A: I do feel that. Mental health care has been separated from physical health care, even in the health infrastructure. We have a separate hospital for people who need mental health care, for example. And the funding has not been on a par with funding for physical health. I saw how funding disappeared from spaces, like in the Nova Scotia Hospital, and people were deinstitutionalized and put into the community. I think the plan is that more money will be put into mental health care, just like into dental care. When, where, and how that will happen, I don’t know. So that’s the money part. Then there is the stigma part. In the past, I think people with mental illness were seen as being morally defective, like the illness was visited upon them because of some weakness of their character or soul. People with poor dental health are also judged. So there are definitely parallels, particularly in terms of funding. I think mental health care and dental care weren’t given the same status as physical health care because, traditionally, people were blamed for their problems.
Q: When you made the film did you have any expectations for its reception or what it might achieve?

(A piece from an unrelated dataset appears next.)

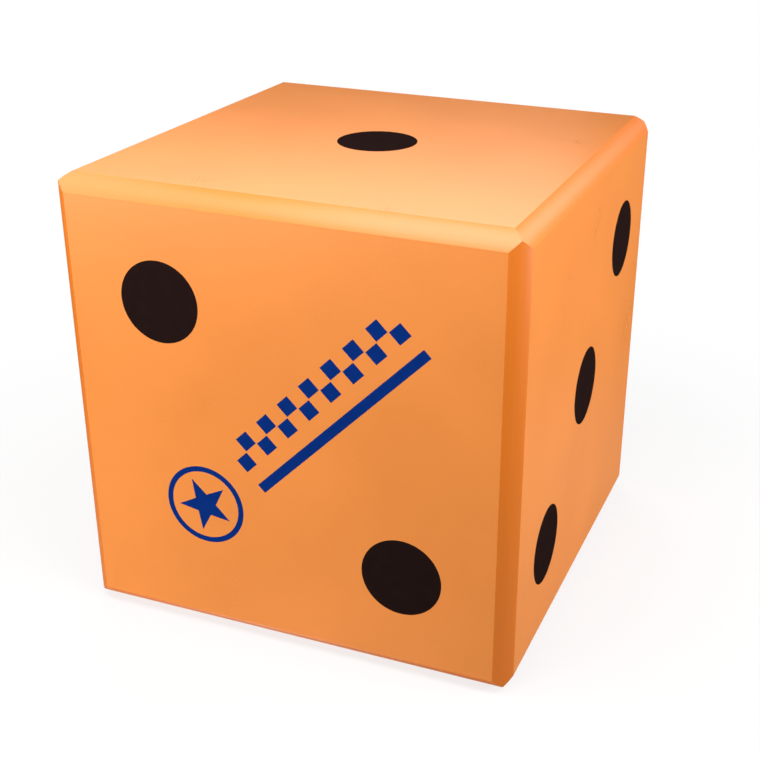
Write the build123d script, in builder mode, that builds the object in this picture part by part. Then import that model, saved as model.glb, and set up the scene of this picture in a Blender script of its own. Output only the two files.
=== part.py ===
"""Giant yard die: six flat panels, set flush in a screwed frame of twelve bevelled edge rails.

Millimetres, +Z up. The origin is the middle of the face it rests on, the front looks towards -Y
and the right-hand side towards +X. Opposite faces add up to seven.
"""

import os
from itertools import combinations, product
from math import cos, radians, sin

from build123d import *

os.makedirs("parts", exist_ok=True)

# ---------------------------------------------------------------- driving dimensions

SIDE = 406.0  # over two opposite faces, 16 inches
BEVEL_LEG = 14.3  # how far the bevel runs in from each sharp edge
BEVEL_CROWN = 1.2  # how far the bevel bulges beyond its flat chord

PANEL_THICKNESS = 4.0
PANEL_GAP = 0.1  # assembly clearance between a panel and each rail
TAPE_THICKNESS = 1.0
TAPE_WIDTH = 16.0
TAPE_MARGIN = 1.5  # from the panel's edge to the tape
TAPE_END_GAP = 1.0  # between the end of one strip and the side of the next

LEDGE_WIDTH = 20.0  # part of a rail that reaches in under a panel
LEDGE_THICKNESS = 3.0
NOSE_WALL = 4.0  # rail wall behind the bevel

BRACKET_SIZE = 38.0
BRACKET_WALL = 4.0
BRACKET_FILLET = 3.0
BOSS_RADIUS = 5.0
BOSS_HEIGHT = 5.0

SCREW_RADIUS = 2.0
SCREW_HEAD_RADIUS = 3.75
SCREW_LENGTH = 11.0
SCREW_POINT = 2.0
SCREW_CLEARANCE = 0.2
SCREW_ALONG = 36.0  # from the die's corner, along the rail
SCREW_ACROSS = 24.0  # from the die's edge, across the rail
COUNTERSINK_ANGLE = 90.0
RECESS_LENGTH = 4.4  # cross recess in the screw's head
RECESS_WIDTH = 0.9
RECESS_DEPTH = 1.5

PIP_RADIUS = 35.7
PIP_OFFSET = 106.4  # from the face's centre to a pip's row
PIP_THICKNESS = 0.5  # discs lie flush in shallow pockets

DECAL_THICKNESS = 0.3
BADGE_ALONG = -108.0  # the badge's centre, along the face's rising diagonal
BADGE_RADIUS = 37.0
BADGE_RING = 5.0
STAR_RADIUS = 26.0
STAR_WAIST = 0.40  # inner radius of the star over its outer one
STAR_POINTS = 5
CHECK_SIZE = 14.0  # one square of the two-row checker band
CHECK_GAP = 0.8  # between the corners of two squares
CHECK_COLUMNS = 15
CHECK_START = -49.0  # the band's near end, along the diagonal
CHECK_BASE = -2.0  # the band's lower edge, above the diagonal
STRIPE_DROP = 20.0  # the stripe's centre, below the diagonal
STRIPE_HEIGHT = 9.0

# ---------------------------------------------------------------- derived dimensions

HALF = SIDE / 2
CENTRE = Vector(0, 0, HALF)
LEDGE_DEPTH = PANEL_THICKNESS + TAPE_THICKNESS  # from the face down to the rail's ledge
BRACKET_DEPTH = LEDGE_DEPTH + LEDGE_THICKNESS  # from the face down to the corner bracket
PANEL_HALF = HALF - BEVEL_LEG - PANEL_GAP
NOSE_INNER = BEVEL_LEG + NOSE_WALL * 2**0.5  # sum of both depths behind the bevel wall

FACES = {
    "top": Plane(origin=(0, 0, SIDE), x_dir=(1, 0, 0), z_dir=(0, 0, 1)),
    "bottom": Plane(origin=(0, 0, 0), x_dir=(1, 0, 0), z_dir=(0, 0, -1)),
    "front": Plane(origin=(0, -HALF, HALF), x_dir=(1, 0, 0), z_dir=(0, -1, 0)),
    "back": Plane(origin=(0, HALF, HALF), x_dir=(-1, 0, 0), z_dir=(0, 1, 0)),
    "right": Plane(origin=(HALF, 0, HALF), x_dir=(0, 1, 0), z_dir=(1, 0, 0)),
    "left": Plane(origin=(-HALF, 0, HALF), x_dir=(0, -1, 0), z_dir=(-1, 0, 0)),
}

# Pip rows and columns on each face, in steps of PIP_OFFSET, seen from outside.
CORNERS = [(-1, -1), (-1, 1), (1, -1), (1, 1)]
PIPS = {
    "top": [(0, 0)],
    "front": [(-1, 1), (1, -1)],
    "right": [(-1, -1), (0, 0), (1, 1)],
    "left": CORNERS,
    "back": CORNERS + [(0, 0)],
    "bottom": CORNERS + [(-1, 0), (1, 0)],
}
PIP_NAMES = {
    "top": "pip_top_one",
    "front": "pips_front_two",
    "right": "pips_right_three",
    "left": "pips_left_four",
    "back": "pips_back_five",
    "bottom": "pips_bottom_six",
}

FRONT = FACES["front"]
FRONT_DIAGONAL = Plane(origin=FRONT.origin, x_dir=FRONT.x_dir + FRONT.y_dir, z_dir=FRONT.z_dir)

# Screws through the rails' ledges: two at each corner of a face, one on each rail.
SCREW_SPOTS = []
for sign_x, sign_y in CORNERS:
    SCREW_SPOTS.append((sign_x * (HALF - SCREW_ALONG), sign_y * (HALF - SCREW_ACROSS)))
    SCREW_SPOTS.append((sign_x * (HALF - SCREW_ACROSS), sign_y * (HALF - SCREW_ALONG)))


def save(piece, name):
    """Label a finished piece and write it to its own file."""
    piece.label = name
    export_step(piece, f"parts/{name}.step")


# ---------------------------------------------------------------- flat outlines


def pip_outline(plane, layout):
    """Round pips of one face."""
    with BuildSketch(plane) as outline:
        with Locations(*[(column * PIP_OFFSET, row * PIP_OFFSET) for column, row in layout]):
            Circle(PIP_RADIUS)
    return outline.sketch


def badge_outline(plane):
    """A plain ring with a star inside; the plane's X runs up the face's diagonal."""
    corners = []
    for step in range(2 * STAR_POINTS):
        angle = radians(180 * step / STAR_POINTS)
        reach = STAR_RADIUS * (STAR_WAIST if step % 2 else 1)
        corners.append((BADGE_ALONG + reach * cos(angle), reach * sin(angle)))
    with BuildSketch(plane) as outline:
        with Locations((BADGE_ALONG, 0)):
            Circle(BADGE_RADIUS)
            Circle(BADGE_RADIUS - BADGE_RING, mode=Mode.SUBTRACT)
        with BuildLine():
            Polyline(*corners, close=True)
        make_face()
    return outline.sketch


def band_outline(plane):
    """A checker band of two rows over one plain stripe, beside the badge."""
    length = CHECK_COLUMNS * CHECK_SIZE
    squares = []
    for column, row in product(range(CHECK_COLUMNS), range(2)):
        if (column + row) % 2 == 0:
            middle = (CHECK_START + (column + 0.5) * CHECK_SIZE, CHECK_BASE + (row + 0.5) * CHECK_SIZE)
            squares.append(middle)
    with BuildSketch(plane) as outline:
        with Locations(*squares):
            Rectangle(CHECK_SIZE - CHECK_GAP, CHECK_SIZE - CHECK_GAP)
        with Locations((CHECK_START + length / 2, -STRIPE_DROP)):
            Rectangle(length, STRIPE_HEIGHT)
    return outline.sketch


# ---------------------------------------------------------------- pieces


def make_panel(name, face):
    """A square board with a shallow pocket for each disc and decal."""
    with BuildPart() as panel:
        with BuildSketch(face):
            Rectangle(2 * PANEL_HALF, 2 * PANEL_HALF)
        extrude(amount=-PANEL_THICKNESS)
        extrude(pip_outline(face, PIPS[name]), amount=-PIP_THICKNESS, mode=Mode.SUBTRACT)
        if name == "front":
            extrude(badge_outline(FRONT_DIAGONAL), amount=-DECAL_THICKNESS, mode=Mode.SUBTRACT)
            extrude(band_outline(FRONT_DIAGONAL), amount=-DECAL_THICKNESS, mode=Mode.SUBTRACT)
    return panel.part


def make_inlay(outline, thickness):
    """Flat pieces that fill a pocket flush with the face."""
    with BuildPart() as inlay:
        extrude(outline, amount=-thickness)
    return inlay.part


def make_tape(face):
    """Four bonding strips between a panel and the ledges of its four rails."""
    middle = PANEL_HALF - TAPE_MARGIN - TAPE_WIDTH / 2
    length = 2 * middle - TAPE_END_GAP
    with BuildPart() as tape:
        with BuildSketch(face.offset(-LEDGE_DEPTH)):
            with PolarLocations(0, 4):
                with Locations((middle, (TAPE_WIDTH + TAPE_END_GAP) / 2)):
                    Rectangle(TAPE_WIDTH, length)
        extrude(amount=TAPE_THICKNESS)
    return tape.part


def make_rail(face, other):
    """Edge rail: a crowned bevel in front, and a ledge under each of the two panels."""
    normal = face.z_dir
    other_normal = other.z_dir
    along = normal.cross(other_normal)
    section = Plane(origin=CENTRE + (normal + other_normal) * HALF, x_dir=-normal, z_dir=along)
    crown = BEVEL_LEG / 2 - BEVEL_CROWN / 2**0.5
    reach = BEVEL_LEG + LEDGE_WIDTH
    nose = NOSE_INNER - BRACKET_DEPTH
    with BuildPart() as rail:
        with BuildSketch(section):
            with BuildLine():
                ThreePointArc((0, BEVEL_LEG), (crown, crown), (BEVEL_LEG, 0))
                Polyline(
                    (BEVEL_LEG, 0),
                    (BEVEL_LEG, LEDGE_DEPTH),
                    (reach, LEDGE_DEPTH),
                    (reach, BRACKET_DEPTH),
                    (nose, BRACKET_DEPTH),
                    (BRACKET_DEPTH, nose),
                    (BRACKET_DEPTH, reach),
                    (LEDGE_DEPTH, reach),
                    (LEDGE_DEPTH, BEVEL_LEG),
                    (0, BEVEL_LEG),
                )
            make_face()
        extrude(amount=HALF, both=True)
        for end, side in product((along, -along), (normal, other_normal)):
            mitre = Plane(origin=CENTRE, z_dir=end - side)
            split(bisect_by=mitre, keep=Keep.BOTTOM)
        for plane in (face, other):
            with Locations(plane.offset(-LEDGE_DEPTH)):
                with Locations(*SCREW_SPOTS):
                    CounterSinkHole(
                        SCREW_RADIUS + SCREW_CLEARANCE,
                        SCREW_HEAD_RADIUS + SCREW_CLEARANCE,
                        depth=2 * LEDGE_THICKNESS,
                        counter_sink_angle=COUNTERSINK_ANGLE,
                    )
    return rail.part


def make_bracket(faces):
    """Three-walled corner bracket inside the meeting of three rails, with six screw bosses."""
    outward = faces[0].z_dir + faces[1].z_dir + faces[2].z_dir
    corner = CENTRE + outward * (HALF - BRACKET_DEPTH)
    block = corner - outward * (BRACKET_SIZE / 2)
    hollow = block - outward * BRACKET_WALL
    edge_leg = NOSE_INNER - 2 * BRACKET_DEPTH
    with BuildPart() as bracket:
        with Locations(block):
            Box(BRACKET_SIZE, BRACKET_SIZE, BRACKET_SIZE)
        chamfer(bracket.edges().sort_by_distance(corner)[:3], edge_leg)
        with Locations(hollow):
            Box(BRACKET_SIZE, BRACKET_SIZE, BRACKET_SIZE, mode=Mode.SUBTRACT)
        inside = corner - outward * BRACKET_WALL
        fillet(bracket.edges().sort_by_distance(inside)[:3], BRACKET_FILLET)
        spots = []
        for face, place in product(faces, SCREW_SPOTS):
            spot = face * Location((place[0], place[1], 0))
            if (spot.position - corner).length < BRACKET_SIZE * 2**0.5:
                spots.append(Plane(spot).offset(-BRACKET_DEPTH))
        for spot in spots:
            with Locations(spot.offset(-BRACKET_WALL - BOSS_HEIGHT / 2)):
                Cylinder(BOSS_RADIUS, BOSS_HEIGHT)
        for spot in spots:
            with Locations(spot):
                Hole(SCREW_RADIUS, depth=BRACKET_WALL + BOSS_HEIGHT + SCREW_CLEARANCE)
    return bracket.part


def make_screw():
    """Countersunk self-tapping screw with a cross recess, its head's top at the origin."""
    cone = SCREW_HEAD_RADIUS - SCREW_RADIUS
    with BuildPart() as screw:
        with BuildSketch(Plane.XZ):
            with BuildLine():
                Polyline(
                    (0, 0),
                    (SCREW_HEAD_RADIUS, 0),
                    (SCREW_RADIUS, -cone),
                    (SCREW_RADIUS, SCREW_POINT - SCREW_LENGTH),
                    (0, -SCREW_LENGTH),
                    close=True,
                )
            make_face()
        revolve(axis=Axis.Z)
        with BuildSketch(Plane.XY):
            Rectangle(RECESS_LENGTH, RECESS_WIDTH)
            Rectangle(RECESS_WIDTH, RECESS_LENGTH)
        extrude(amount=-RECESS_DEPTH, mode=Mode.SUBTRACT)
    return screw.part


def make_screw_set(face, screw):
    """The eight screws under one panel."""
    with BuildPart() as screws:
        with Locations(face.offset(-LEDGE_DEPTH)):
            with Locations(*SCREW_SPOTS):
                add(screw)
    return screws.part


# ---------------------------------------------------------------- the die

single_screw = make_screw()
for face_name, face_plane in FACES.items():
    save(make_panel(face_name, face_plane), f"panel_{face_name}")
    save(make_inlay(pip_outline(face_plane, PIPS[face_name]), PIP_THICKNESS), PIP_NAMES[face_name])
    save(make_tape(face_plane), f"tape_{face_name}")
    save(make_screw_set(face_plane, single_screw), f"rail_screws_{face_name}")

for (name_a, plane_a), (name_b, plane_b) in combinations(FACES.items(), 2):
    if abs(plane_a.z_dir.dot(plane_b.z_dir)) < 0.5:
        save(make_rail(plane_a, plane_b), f"rail_{name_a}_{name_b}")

for names in product(("top", "bottom"), ("front", "back"), ("right", "left")):
    bracket_name = "corner_bracket_" + "_".join(names)
    save(make_bracket([FACES[name] for name in names]), bracket_name)

save(make_inlay(badge_outline(FRONT_DIAGONAL), DECAL_THICKNESS), "decal_star_badge")
save(make_inlay(band_outline(FRONT_DIAGONAL), DECAL_THICKNESS), "decal_checker_band")
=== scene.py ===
"""Looks of the giant yard die: satin orange panels and crowned edge rails, flush pips and decals."""

from itertools import combinations
from math import atan2, cos, dist, pi, radians, sin

import bmesh
import bpy
from mathutils import Matrix, Quaternion, Vector


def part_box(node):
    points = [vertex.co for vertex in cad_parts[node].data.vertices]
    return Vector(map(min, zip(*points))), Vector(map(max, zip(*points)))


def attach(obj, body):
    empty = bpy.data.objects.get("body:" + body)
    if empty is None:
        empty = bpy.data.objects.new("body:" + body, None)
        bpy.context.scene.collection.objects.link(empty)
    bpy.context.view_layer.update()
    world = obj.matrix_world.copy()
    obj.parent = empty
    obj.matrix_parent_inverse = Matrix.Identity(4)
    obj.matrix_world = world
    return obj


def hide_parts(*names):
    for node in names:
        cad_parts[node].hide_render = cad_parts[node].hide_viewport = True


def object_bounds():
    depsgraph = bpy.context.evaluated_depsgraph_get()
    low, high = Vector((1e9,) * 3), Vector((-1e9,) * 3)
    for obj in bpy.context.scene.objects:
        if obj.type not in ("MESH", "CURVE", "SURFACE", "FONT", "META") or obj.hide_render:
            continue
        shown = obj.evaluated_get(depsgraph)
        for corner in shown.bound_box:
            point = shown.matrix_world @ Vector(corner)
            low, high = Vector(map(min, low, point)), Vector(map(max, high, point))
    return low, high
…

A: I hope that it will get into film festivals and I have submitted it to several of them. I also hope it might get broadcast on TV, but I don’t know if that will happen. As for its reception, I just really wanted to make people think about their own teeth and what those teeth have meant to their lives, and their happiness, and all the things around them, like having enough money for housing or dental care or education – so different from Sidewalk Guy, the guy in my film who was lying on the street.
Q: On April 10, the Faculty of Dentistry is holding a private screening of Me and My Teeth with a panel discussion afterwards, including panelists representing housing and mental health. This seems like a great opportunity to bring all these issues that you’ve been talking about together. What would you like to see discussed?
A: I see teeth as an issue on their own, but they’re also a symbol in this film of things that are central to our existence and of vulnerabilities that we have, including housing and acceptance. So I’d like a discussion around those things.